* **Problem requirements**
Pick out the lines in the listing below that contain the word "object" and copy them.

* **Data records**
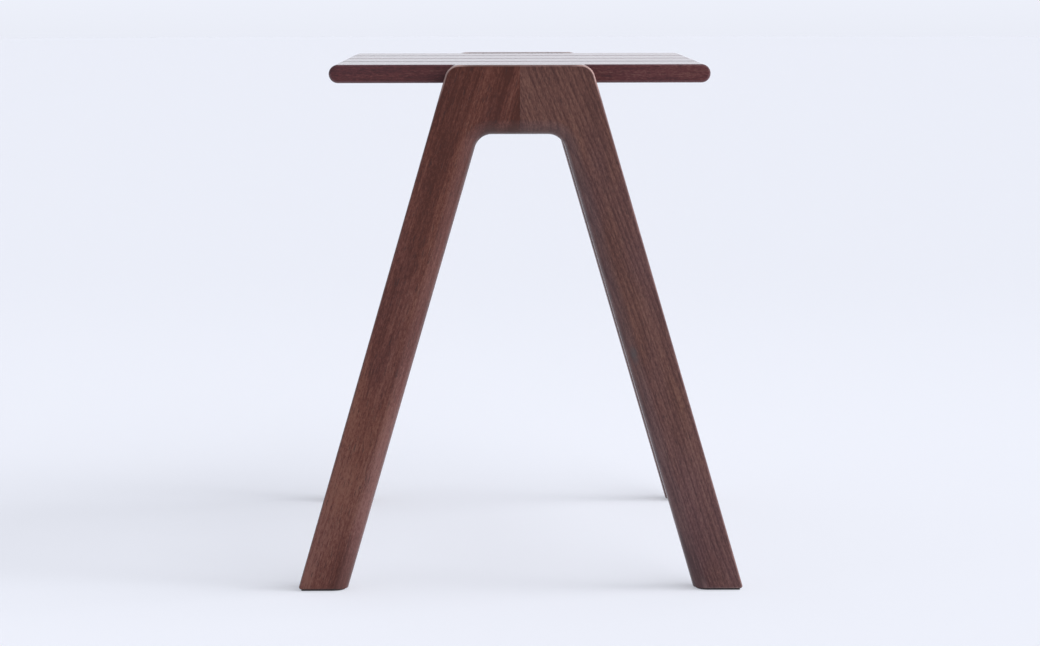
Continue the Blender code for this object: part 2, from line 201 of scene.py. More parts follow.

--

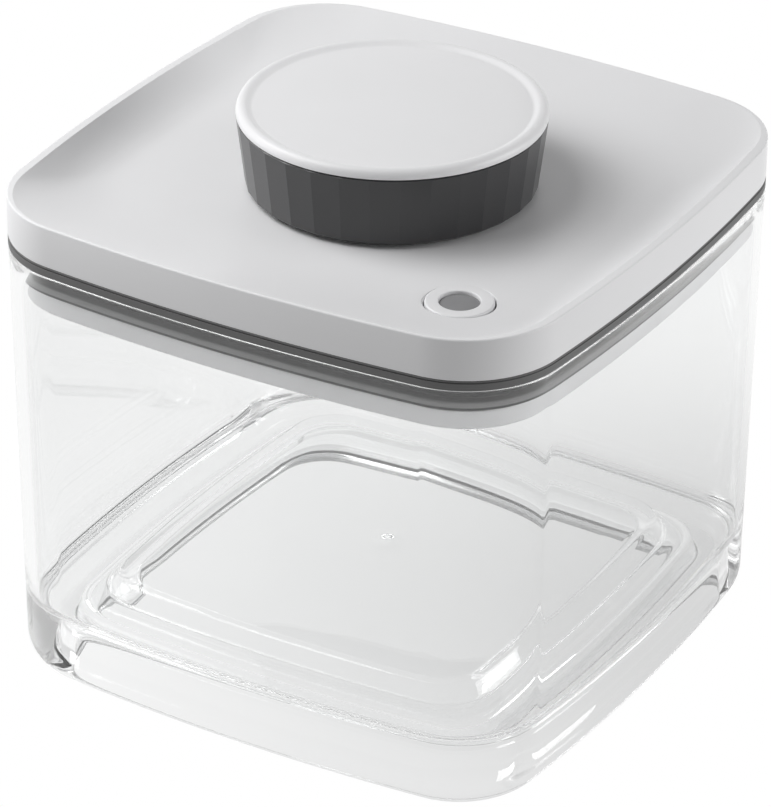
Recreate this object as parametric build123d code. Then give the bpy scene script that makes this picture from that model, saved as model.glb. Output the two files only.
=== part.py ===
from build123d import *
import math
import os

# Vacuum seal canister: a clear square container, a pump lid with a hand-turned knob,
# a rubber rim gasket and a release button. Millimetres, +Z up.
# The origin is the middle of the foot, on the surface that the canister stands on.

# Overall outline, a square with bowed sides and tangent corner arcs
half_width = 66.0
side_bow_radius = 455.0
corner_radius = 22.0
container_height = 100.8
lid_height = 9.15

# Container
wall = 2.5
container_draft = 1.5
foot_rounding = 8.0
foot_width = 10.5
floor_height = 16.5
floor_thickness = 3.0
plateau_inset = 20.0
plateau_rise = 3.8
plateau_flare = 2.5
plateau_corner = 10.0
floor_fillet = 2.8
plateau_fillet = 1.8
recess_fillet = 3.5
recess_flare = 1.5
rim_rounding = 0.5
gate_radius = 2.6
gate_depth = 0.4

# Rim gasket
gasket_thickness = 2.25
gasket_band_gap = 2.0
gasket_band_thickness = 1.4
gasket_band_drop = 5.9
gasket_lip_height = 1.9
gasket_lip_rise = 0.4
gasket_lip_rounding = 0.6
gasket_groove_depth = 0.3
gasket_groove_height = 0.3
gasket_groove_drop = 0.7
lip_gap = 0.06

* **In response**
Continue the Blender code for this object: part 2, from line 201 of scene.py. More parts follow.
Recreate this object as parametric build123d code. Then give the bpy scene script that makes this picture from that model, saved as model.glb. Output the two files only.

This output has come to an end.